Townspeople were still talking about the Hibbens tragedy two days later, when a pair of exhausted riders from Béxar arrived in town with even more momentous news.
B
Y THE TIME
J
OHN
S
MITH
and John Sutherland reached Gonzales, about four p.m. on Wednesday, February 24, the doctor was in bad shape. His leg had begun to stiffen soon after departure, and at the Salado River, five miles east of Béxar, he had almost turned back. Smith had encouraged him to continue, pointing out that the enemy had probably surrounded the Alamo by this time. They had filled their water gourds and continued on until darkness, and the doctor’s painful injuries, had persuaded them to stop for the night.
Now, as townspeople gathered around them, the two men made known their mission, and delivered Travis’s message to
alcalde
Andrew Ponton. Within two hours he had dispatched several express riders to the neighboring settlements with news of the Mexican army’s arrival and calling for citizens to ride to Gonzales. He also sent messengers to deliver the news throughout DeWitt’s colony.
Word spread to the farms in the area, and men began making their way into town. Most of the local mounted volunteers had been notified; though they had been organized with the Indian threat in mind, an invasion by the Mexican army trumped that concern. Among those mustering recruits was George Kimble, recently elected lieutenant. Kimble was a large man, over 6 feet 2 inches and broad-shouldered. He and his partner, Almeron Dickinson, owned the hat shop on Water Street near the Guadalupe River. His pregnant wife, Prudence, was doing the weekly wash in a creek by the house, their two-year-old son, Charles, nearby, when Kimble walked down to tell her what he had to do. He might not get back, he told her, but he owed his life to his country.
More than a dozen other local colonists arrived in town to muster up. Thomas Miller reported for duty. He owned plenty of land in the area, but ever since his much younger wife, Sidney, had divorced him to marry a handsome boy her own age, nineteen-year-old Johnny Kellogg, he had buried himself in business and council work. Miller had just written out his will. Dolphin Floyd, a farmer in town almost four years, rode in with a fine horse and gun. Floyd was a happy-go-lucky fellow who had left his father’s Carolina farm a decade before, telling them he intended marrying a rich old widow. When he wrote them years later from Texas, it was with the news that he had married a widow, but she was neither very old nor very rich. Dolphin and Esther had a small daughter and another child on the way.
Late on February 25, a rider made it down to the Kent homestead and others on the Lavaca with the news that the Alamo was under siege, and that the Gonzales rangers had been activated. If Santa Anna was not stopped at Béxar, DeWitt’s colony was next, and he would surely come down hard on the town that had started it all.

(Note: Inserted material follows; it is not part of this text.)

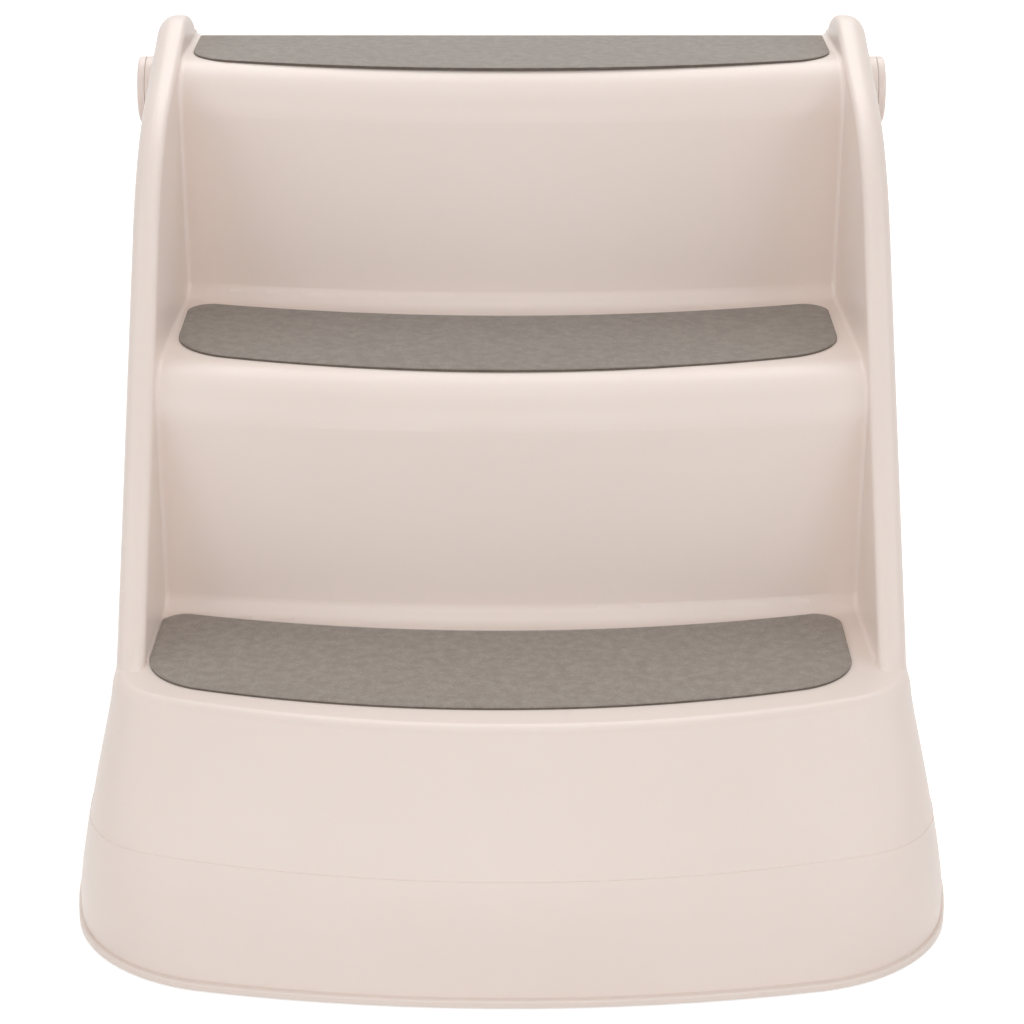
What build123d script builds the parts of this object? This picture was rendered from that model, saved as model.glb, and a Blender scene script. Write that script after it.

Kent would have gone anyway, since his boy was working out of Béxar, along with several other DeWitt colonists who were his friends and neighbors. Besides, the men of Gonzales owed a debt they would now repay: many of the Alamo defenders had come to their aid in October, when a hundred
soldados
had arrived on their doorstep and demanded their cannon.
Early the next morning two neighbors, Isaac Millsaps and William Summers, rode up the river and stopped at the Kent place. Summers was a young bachelor, but forty-one-year-old Millsaps, who had fought in the War of 1812 as a teenager, had a blind wife and six children. Andrew Kent said good-bye to Elizabeth and his children and mounted his horse. He turned to the other two men. “This time you may see some blood,” he said as they rode away.
They arrived in Gonzales that afternoon to find the streets and stores full, and blacksmith Andrew Sowell busy fixing rifles and pistols. Several members of the Béxar garrison who had been discharged or furloughed in the last week or two were preparing to return—Captain Robert White of the Béxar Guards infantry company had only spent a week at his Gonzales home. Another furloughed volunteer, William Irwin, was doing a brisk business buying up army service chits for ready cash, a rare commodity thereabouts.
Captain Albert Martin had just arrived from Béxar with another express from William Barret Travis. This message gave many more details, and painted a grim picture. Martin told them he had heard a heavy cannonade throughout the day before as he rode to Gonzales—probably an attack on the fort. Despite entreaties from his father, who believed he would be riding to certain death, Martin immediately began preparing to return: he had promised Travis he would bring help. Lancelot Smither had also arrived from Béxar. He took the Travis letter and loped out of town east toward San Felipe, eighty miles away.
Davy Kent was there, too. He had been sent to one of the Tejano farms down the river to drive some cattle into the Alamo, but upon returning to Béxar he found the town teeming with Mexican soldiers. He had hung around in the hills a day or two until he realized he had no choice but to ride to Gonzales.
Andrew Kent was glad to see Davy, but he had sharp words for him when his son said he wanted to ride back to Béxar with the Gonzales ranging company. Between marauding Indians, renegade volunteers, and wandering Mexican soldiers, an isolated farm a day’s ride from safety was no place for Elizabeth Kent and her children, especially without a man on the premises. Kent told his son to bring them into Gonzales to stay with Elizabeth’s cousin “Red Adam” Zumwalt, who owned a store, a kitchen, and a grog shop in town in addition to a house. After some argument, Davy finally gave in. He would stay. His father would go.